Estoy aprendiendo; un poco más si cabe, a esperar. Que no hay tanta urgencia y sí mucha gente con prisa.
Acelero, apremio, vértigo. Ir y venir con celeridad en un continuo e inquietante rastreo que desespera y agota. Parece que el permanecer quieto es una acción incoherente, desprovista de sensatez. Por ello nos subimos a diario en el tren de las prisas para no llegar tarde a ninguna de nuestras múltiples y urgentes tareas.
Él nos dice: “Estad quietos y sabed que yo soy Dios”.
Cuando desaceleramos conseguimos que el corazón agitado se calme y comience a funcionar con la lentitud precisa, con la armonía necesaria para contemplar la grandeza del Dios creador.
La premura nos desorienta, arrulla deseos de agitación y embota la cabeza con una música cansina que nos aparta de la voz divina.
Hoy, mañana y hasta dentro de siete días permaneceré recluida en casa. He sido una de esas personas a las que esta nueva variante de la COVID-19 ha atacado. Yo, que siempre tengo mil pequeñas labores que realizar he tenido que echar el freno y sin más, doblegarme a las normas marcadas y seguir el protocolo para no ser un agente de contagio.

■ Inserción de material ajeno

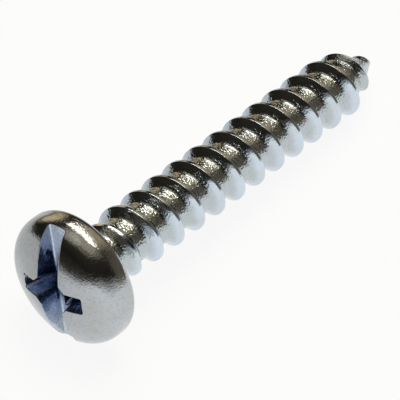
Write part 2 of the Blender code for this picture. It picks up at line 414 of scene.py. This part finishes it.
def cross_mesh():
    """The cross recess's cutter: it narrows from above the crown down to a blunt point."""
    mouth_height = dome_height(RECESS_DIAMETER / 2)
    floor_height = HEAD_HEIGHT - RECESS_DEPTH
    top_height = HEAD_HEIGHT + CUTTER_MARGIN
    bm = bmesh.new()
    rings = []
    for height in (top_height, floor_height):
        depth_share = (mouth_height - height) / (mouth_height - floor_height)
        reach = RECESS_DIAMETER / 2 + (height - mouth_height) * math.tan(RECESS_TAPER)
        width = WING_WIDTH + (WING_FLOOR_WIDTH - WING_WIDTH) * depth_share
        core = CORE_RADIUS + (CORE_FLOOR_RADIUS - CORE_RADIUS) * depth_share
        outline = wing_outline(reach, width / 2, core)
        ring = []
        for quarter in range(4):
            turn = Matrix.Rotation(QUARTER_TURN * quarter, 3, "X")
            ring += [bm.verts.new(turn @ Vector((-height, a, b))) for a, b in outline]
        rings.append(ring)
    top, floor = rings
    bm.faces.new(top)
    point = bm.verts.new((RECESS_POINT_DEPTH - floor_height, 0.0, 0.0))
    for index in range(len(top)):
        following = (index + 1) % len(top)
        bm.faces.new((top[index], top[following], floor[following], floor[index]))
        bm.faces.new((floor[index], floor[following], point))
    return finish_mesh(bm, "cross_cutter")


def add_object(name, data):
    """Put a mesh, a lamp or a camera into the scene."""
    item = bpy.data.objects.new(name, data)
    bpy.context.scene.collection.objects.link(item)
    return item


def combine(item, mesh, operation, roll=0.0):
    """Join a helper solid to an object, or cut it away, and drop the helper."""
    tool = add_object(mesh.name, mesh)
    tool.rotation_euler.x = roll
    boolean = item.modifiers.new(mesh.name, "BOOLEAN")
    boolean.operation = operation
    boolean.solver = "EXACT"
    boolean.object = tool
    bpy.context.view_layer.update()
    evaluated = item.evaluated_get(bpy.context.evaluated_depsgraph_get())
    result = bpy.data.meshes.new_from_object(evaluated)
    item.modifiers.clear()
    item.data = result
    bpy.data.objects.remove(tool)


def screw_piece():
    """The whole screw, tipped the way it lies."""
    piece = add_object("zinc_screw", head_mesh())
    combine(piece, shank_mesh(), "UNION")
    combine(piece, slot_mesh(), "DIFFERENCE", DRIVE_ANGLE)
    combine(piece, cross_mesh(), "DIFFERENCE", DRIVE_ANGLE)
    piece.data.shade_smooth()
    piece.data.set_sharp_from_angle(angle=SHARP_EDGE_ANGLE)
    piece.data.transform(REST_MATRIX)
    return piece


def grey(value):
    """A neutral colour."""
    return (value, value, value, 1.0)


class Nodes:
    """A short way to build a node tree."""

    def __init__(self, tree):
        self.tree = tree

    def add(self, kind, inputs=None, **settings):
        """A node of one kind, with its settings, and its inputs set or linked."""
        node = self.tree.nodes.new(kind)
        for name, value in settings.items():
            setattr(node, name, value)
        for name, value in (inputs or {}).items():
            if isinstance(value, bpy.types.NodeSocket):
                self.tree.links.new(value, node.inputs[name])
            else:
                node.inputs[name].default_value = value
        return node

    def ramp(self, factor, stops, interpolation="LINEAR"):
        """A colour ramp; each stop is a position with a colour or a grey value."""
        stops = [(position, grey(value) if isinstance(value, float) else value)
                 for position, value in stops]
        node = self.add("ShaderNodeValToRGB", {"Fac": factor})
        node.color_ramp.interpolation = interpolation
        elements = node.color_ramp.elements
        elements[0].position, elements[0].color = stops[0]
        elements[1].position, elements[1].color = stops[-1]
        for position, colour in stops[1:-1]:
            elements.new(position).color = colour
        return node.outputs["Color"]

    def math(self, operation, first, second):
        """A sum, product or other operation on two numbers."""
        node = self.add("ShaderNodeMath", {0: first, 1: second}, operation=operation)
        return node.outputs["Value"]

    def colour_math(self, operation, first, second):
        """A sum, product or other operation on two colours or vectors."""
        node = self.add("ShaderNodeVectorMath", {0: first, 1: second}, operation=operation)
        return node.outputs["Vector"]

    def dot(self, first, second):
        """The dot product of two vectors."""
        node = self.add("ShaderNodeVectorMath", {0: first, 1: second},
                        operation="DOT_PRODUCT")
        return node.outputs["Value"]

    def noise(self, place, scale, detail, roughness):
        """Soft noise between about 0.3 and 0.7."""
        node = self.add("ShaderNodeTexNoise", {"Vector": place, "Scale": scale,
                                               "Detail": detail, "Roughness": roughness})
        return node.outputs["Fac"]


def place_and_reach(make):
    """The shaded point, and its distance from the screw's axis."""
    place = make.add("ShaderNodeTexCoord").outputs["Object"]
    turned = make.add("ShaderNodeVectorRotate",
                      {"Vector": make.colour_math("SUBTRACT", place, REST_PLACE),
                       "Angle": -REST_TILT}, rotation_type="Y_AXIS")
    parts = make.add("ShaderNodeSeparateXYZ", {0: turned.outputs["Vector"]})
    sideways = make.add("ShaderNodeCombineXYZ", {"Y": parts.outputs["Y"],
                                                 "Z": parts.outputs["Z"]})
    reach = make.add("ShaderNodeVectorMath", {0: sideways.outputs["Vector"]},
                     operation="LENGTH")
    return place, reach.outputs["Value"]


def zinc_plate(name, tints, roughness, waves, pits, grain, grain_detail, relief,
               edge_radius, speck_depth):
    """Bright zinc plate: cloudy tints with fine specks, over soft waves, pits and grain.

    The clouds shift where the tints change; in the recess and the shank the tints darken
    inwards, which is painted shade. Relief is the strength of all three bumps.
    """
    material = bpy.data.materials.new(name)
    material.use_nodes = True
    make = Nodes(material.node_tree)
    links = material.node_tree.links
    shader = material.node_tree.nodes["Principled BSDF"]
    place, reach = place_and_reach(make)
    outwards = make.math("DIVIDE", reach, HEAD_RADIUS)

    clouds = make.math("SUBTRACT", make.noise(place, *CLOUD_NOISE), 0.5)
    drift = make.math("MULTIPLY", clouds, (tints[-1][0] - tints[0][0]) * CLOUD_DRIFT)
    tint = make.ramp(make.math("ADD", outwards, drift), tints)
    warmth = make.ramp(make.noise(place, *WARMTH_NOISE), WARMTH_STOPS)
    tint = make.colour_math("MULTIPLY", tint, warmth)
    specks = make.ramp(make.noise(place, *SPECK_NOISE),
                       list(zip(SPECK_RANGE, (1.0 - speck_depth, 1.0))))
    tint = make.colour_math("MULTIPLY", tint, specks)
    links.new(tint, shader.inputs["Base Color"])
    shader.inputs["Metallic"].default_value = 1.0

    smears = make.ramp(make.noise(place, *SMEAR_NOISE), list(zip(SMEAR_RANGE, roughness)))
    links.new(smears, shader.inputs["Roughness"])

    strength = make.ramp(outwards, relief)
    wave_bump = make.noise(place, waves[0], *WAVE_NOISE_SHAPE)
    cells = make.add("ShaderNodeTexVoronoi", {"Vector": place, "Scale": pits[0]})
    pit_bump = make.ramp(cells.outputs["Distance"], list(zip(PIT_RANGE, (0.0, 1.0))), "EASE")
    grain_bump = make.noise(place, grain[0], grain_detail, GRAIN_NOISE_ROUGHNESS)
    normal = make.add("ShaderNodeBevel", {"Radius": edge_radius},
                      samples=BEVEL_SAMPLES).outputs["Normal"]
    for bump, height in ((wave_bump, waves[1]), (pit_bump, pits[1]), (grain_bump, grain[1])):
        normal = make.add("ShaderNodeBump", {"Strength": strength, "Distance": height,
                                             "Height": bump,
                                             "Normal": normal}).outputs["Normal"]
    links.new(normal, shader.inputs["Normal"])
    return material


def depth_below_dome(point):
    """How far a point in the screw's own frame lies under the head's uncut surface."""
    r = math.hypot(point.y, point.z)
    height = -point.x
    over_centre = height - CROWN_CENTRE_HEIGHT
    if math.atan2(over_centre, r) >= CROWN_EDGE_ANGLE:
        return CROWN_RADIUS - math.hypot(r, over_centre)
    if height >= HEAD_SIDE_HEIGHT:
        return SHOULDER_RADIUS - math.hypot(r - SHOULDER_REACH, height - HEAD_SIDE_HEIGHT)
    return HEAD_RADIUS - r


def paint_zones(item):
    """Give the head, its slot and recess, and the shank their own finish."""
    item.data.materials.clear()
    for finish in FINISHES:
        item.data.materials.append(zinc_plate(**finish))
    to_own_frame = REST_MATRIX.inverted()
    for face in item.data.polygons:
        centre = to_own_frame @ face.center
        if centre.x > ZONE_TOLERANCE:
            face.material_index = SHANK_ZONE
        elif centre.x < -RIM_RADIUS and depth_below_dome(centre) > ZONE_TOLERANCE:
            face.material_index = RECESS_ZONE
        else:
            face.material_index = HEAD_ZONE


def seen_directly(make):
    """1 where a surface is seen straight, in a reflection or through glass."""
    path = make.add("ShaderNodeLightPath")
    seen = make.math("MAXIMUM", path.outputs["Is Camera Ray"], path.outputs["Is Glossy Ray"])
    return make.math("MAXIMUM", seen, path.outputs["Is Transmission Ray"])


def painted_reflection_mask(make):
    """Where reflections are painted dark: 0 on the white sheet, 1 on the painted table past
    its ends and past its back edge.
    """
    place = make.add("ShaderNodeTexCoord").outputs["Object"]
    parts = make.add("ShaderNodeSeparateXYZ", {0: place})
    ahead = make.math("SUBTRACT", parts.outputs["X"], SHEET_MIDDLE_X)
    nearer = make.math("MULTIPLY", make.math("MINIMUM", parts.outputs["Y"], 0.0),
                       SHEET_SPREAD_TO_CAMERA)
    offset = make.math("MAXIMUM", ahead, make.math("SUBTRACT", nearer, ahead))
    end = make.ramp(make.math("DIVIDE", offset, SHEET_END_SCALE), SHEET_END_STOPS)
    back = make.ramp(make.math("DIVIDE", parts.outputs["Y"], SHEET_BACK_SCALE),
                     SHEET_BACK_STOPS)
    return make.math("MAXIMUM", end, back)


def floor_piece():
    """A white sheet that keeps a faint shadow, with a painted dark reflection of a table past
    it, which only glossy rays see.
    """
    bm = bmesh.new()
    bmesh.ops.create_circle(bm, cap_ends=True, segments=FLOOR_SIDES, radius=FLOOR_RADIUS)
    floor = add_object("floor", finish_mesh(bm, "floor"))
    material = bpy.data.materials.new("white_floor")
    material.use_nodes = True
    make = Nodes(material.node_tree)
    material.node_tree.nodes.clear()
    matt = make.add("ShaderNodeBsdfDiffuse", {"Color": FLOOR_COLOUR})
    glow = make.add("ShaderNodeEmission", {"Color": FLOOR_WHITE, "Strength": 1.0})
    share = make.math("MULTIPLY", seen_directly(make), FLOOR_WHITE_SHARE)
    sheet = make.add("ShaderNodeMixShader", {0: share, 1: matt.outputs[0],
                                             2: glow.outputs[0]})
    # Painted reflection: a dark emission that glossy rays alone see past the sheet.
    painted_dark_reflection = make.add("ShaderNodeEmission", {"Color": PAINTED_TABLE_REFLECTION, "Strength": 1.0})
    glossy = make.add("ShaderNodeLightPath").outputs["Is Glossy Ray"]
    painted_reflection_share = make.math("MULTIPLY", painted_reflection_mask(make), glossy)
    mix = make.add("ShaderNodeMixShader", {0: painted_reflection_share, 1: sheet.outputs[0],
                                           2: painted_dark_reflection.outputs[0]})
    make.add("ShaderNodeOutputMaterial", {"Surface": mix.outputs[0]})
    floor.data.materials.append(material)


def toward(azimuth, elevation):
    """The unit vector of a direction given in degrees."""
    azimuth, elevation = math.radians(azimuth), math.radians(elevation)
    flat = math.cos(elevation)
    return Vector((flat * math.cos(azimuth), flat * math.sin(azimuth), math.sin(elevation)))


def glow_patch(make, direction, azimuth, elevation, inner, outer, colour):
    """A soft round glow in the room, which fades from its inner to its outer angle."""
    near = make.dot(direction, toward(azimuth, elevation))
    stops = [(math.cos(math.radians(outer)), grey(0.0)),
             (math.cos(math.radians(inner)), colour)]
    return make.ramp(near, stops, "EASE")


def studio_world():
    """The room round the floor, which the metal mirrors."""
    world = bpy.data.worlds.new("studio")
    bpy.context.scene.world = world
    world.use_nodes = True
    world.node_tree.nodes.clear()
    make = Nodes(world.node_tree)
    direction = make.add("ShaderNodeTexCoord").outputs["Generated"]
    height = make.add("ShaderNodeSeparateXYZ", {0: direction}).outputs["Z"]
    side = make.ramp(make.dot(direction, toward(OPEN_SIDE_AZIMUTH, 0)), OPEN_SIDE_STOPS)
    lifted = make.math("ADD", height, make.math("MULTIPLY", side, WALL_LIFT))
    colour = make.ramp(make.math("DIVIDE", lifted, 1.0 + WALL_LIFT), ROOM_STOPS, "EASE")
    for glow in ROOM_GLOWS:
        colour = make.colour_math("ADD", colour, glow_patch(make, direction, *glow))
    back = make.add("ShaderNodeBackground", {"Color": colour, "Strength": 1.0})
    make.add("ShaderNodeOutputWorld", {"Surface": back.outputs[0]})


def lamp(name, azimuth, elevation, distance, size, radiance, colour, roll=0.0):
    """A soft rectangular lamp, wide and high, placed by direction and facing the screw."""
    place = toward(azimuth, elevation) * distance
    light = bpy.data.lights.new(name, "AREA")
    light.shape = "RECTANGLE"
    light.size, light.size_y = size
    light.energy = radiance * math.pi * size[0] * size[1]
    light.color = colour
    item = add_object(name, light)
    item.location = place
    facing = (-place).to_track_quat("-Z", "Y").to_matrix()
    turned = facing @ Matrix.Rotation(math.radians(roll), 3, "Z")
    item.rotation_euler = turned.to_euler()
    return item


def studio_lamps():
    """A long warm lamp that the metal mirrors, and a wide white one that it doesn't."""
    lamp("ceiling_lamp", azimuth=25.0, elevation=62.0, distance=0.6, size=(0.58, 0.145),
         radiance=4.2, colour=(1.0, 0.92, 0.77), roll=-35.0)
    fill = lamp("fill_lamp", azimuth=30.0, elevation=80.0, distance=0.8, size=(0.6, 0.6),
                radiance=2.2, colour=(1.0, 1.0, 1.0))
    fill.visible_glossy = False


def photo_camera():
    """The camera, at the photo's viewing angle."""
    camera_data = bpy.data.cameras.new("camera")
    camera_data.sensor_width = CAMERA_SENSOR_WIDTH
    camera_data.lens = CAMERA_LENS
    camera_data.clip_start = CAMERA_CLIP_START
    camera = add_object("camera", camera_data)
    camera.location = CAMERA_PLACE
    axes = Matrix((CAMERA_RIGHT, CAMERA_UP, -CAMERA_FORWARD)).transposed()
    camera.rotation_euler = axes.to_euler()
    bpy.context.scene.camera = camera


screw = screw_piece()
paint_zones(screw)
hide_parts("screw")
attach(screw, "root")

floor_piece()
studio_world()
studio_lamps()
photo_camera()
bpy.context.scene.view_settings.view_transform = "Standard"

En este confinamiento personal estoy aprendiendo; un poco más si cabe, a esperar. Que no hay tanta urgencia y sí mucha gente con prisa.
Tengo que valorar la espera, ese estado reposado al que no estoy acostumbrada y que puedo obtener si permanezco a los pies del maestro dejando que Él hable. Optar por oír en vez de hablar, sumida en la calidez de los encuentros con Dios. Conseguir que mis oídos tengan la condición adecuada para escuchar lo que mi Padre quiere comunicarme.
La elección se nos presenta a diario: hacer o no hacer, decir o callar, pasar a la acción o permanecer quietos. Ansiar que la tormenta nos sobrecoja con su estruendo o dejar que Dios entone un silbo apacible, un ligero silbo que con claridad acalle nuestras dudas haciéndonos encontrar la respuesta correcta en un mar de complicadas preguntas.